On Thursday, 2 June 2016 at 23:29:57 UTC, Timon Gehr wrote:
void foo(scope int* k){
void bar(){
scope int* x;
// need to check that lifetime of x ends not after
lifetime of k
assign(x,k);
}
}
I.e. now we need a way to annotate 'assign' in order to specify
the contract I have written down in the comments.
...
[1] It might be possible to get that example to pass the type
checker with 'return' annotations only if I change 'ref' to
'out',
There needs to be additional syntax for specifying that an input
reference escapes through another parameter, not through
returning. For example:
void assign(S, T)(ref S a, T b return!a) {
a = b; // accepted, as specified in the signature
}
void foo(scope int* k) {
void bar() {
scope int* x;
assign(x, k); // accepted, because L(x) < L(k)
}
}
(By the way, both the `return` annotation in `assign()` and the
`scope` in the declaration of `x` don't need to be explicit, they
can inferred because `assign()` is a template and `x` is a local
variable.)
But AFAICS, the point about `out` vs `ref` isn't correct. `out`
resets the parameter to its `.init` value.

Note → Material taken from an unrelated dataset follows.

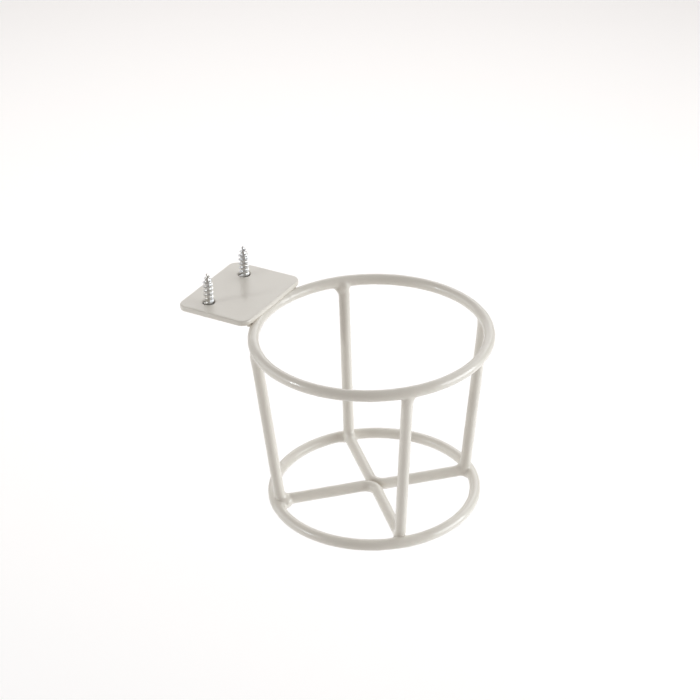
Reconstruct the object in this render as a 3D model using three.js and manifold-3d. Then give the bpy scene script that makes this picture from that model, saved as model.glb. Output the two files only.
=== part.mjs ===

The specification
currently doesn't say whether this is done by assignment or by
destruction followed by blitting, but in any case, both
`opAssign()` and `~this()` have access to the original reference;
therefore using `out` doesn't help in the general case (not an
issue for POD types, though).
but often more than two lifetimes are involved, and then it
falls flat on its face.
Can you expand on that? With the addition of a provision for
escaping by reference as suggested (and maybe for escaping by a
global variable/heap), the `return` syntax should be able to
express all lifetime relations that don't go more than one
indirection deep.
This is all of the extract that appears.